I have always enjoyed the work of Christopher Buckley, as it is both on point and quite humorous in its portrayal of the new reality in which the world finds itself. Buckley veils many of his commentaries in serious goings-on but cannot promise that he will not eviscerate all those he finds troublesome and worth a bit of mockery. Herbert Nutterman is the perfect protagonist for this piece, tied to a man he has known for many years but aware of the numerous train-wrecks that are sure to come. Nutterman seeks to succeed when many others have failed while keeping the wheels on the American state and the presidency at the same time. With a wife who refuses to accept his circus of a job and a number of people, both within and outside the Administration, testing his patience, Nutterman can only hope to find some solace that he is doing the best he can. However, as the reader will discover, something surely goes very wrong, particularly from the repeated clues that Nutterman offers about where and how he is writing this piece in the future. Other characters provide added fodder to the mockery that is the situation of the current US Administration, including numerous Russians who seek to sweeten the pot for themselves. Collusion is only one of the issues that underlie the ongoing interactions throughout this book, exacerbating the already strong whisper campaign that America has become a Russian puppet.

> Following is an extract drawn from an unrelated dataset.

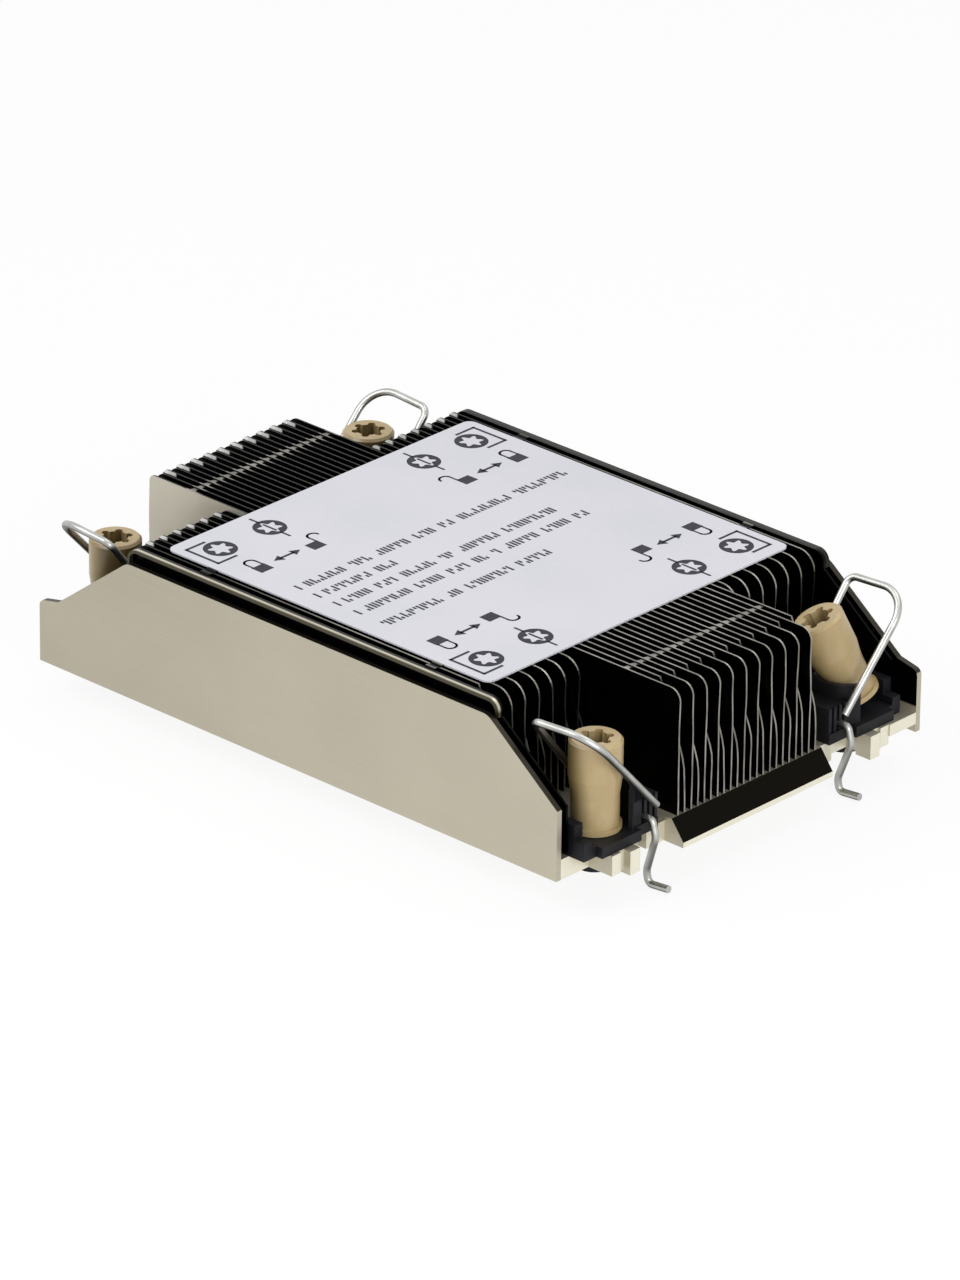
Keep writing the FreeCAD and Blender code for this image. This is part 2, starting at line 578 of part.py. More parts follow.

Buckley uses a strong story that has some degree of possibility to weave quite the tale and keeps the reader on their toes as they try not to tear up with laughter as it relates to the countless moments of mockery that emerge throughout. With strong chapters that keep the story moving and a cast of characters, many of whom depict real personas in the Washington sphere, Buckley entertains like few others can while also proposing the seriousness of the path America is taking away from anything resembling greatness. One can only wonder what November 3, 2020 will bring, but whatever it is, the history books will surely be full of footnotes about the craziness these past four years have been.

Kudos, Mr. Buckley, for keeping me laughing throughout. While things are surely a nightmare at present, you show the silver lining and leave me hoping that the electorate will wake up and see how they can fix things before they are too far gone.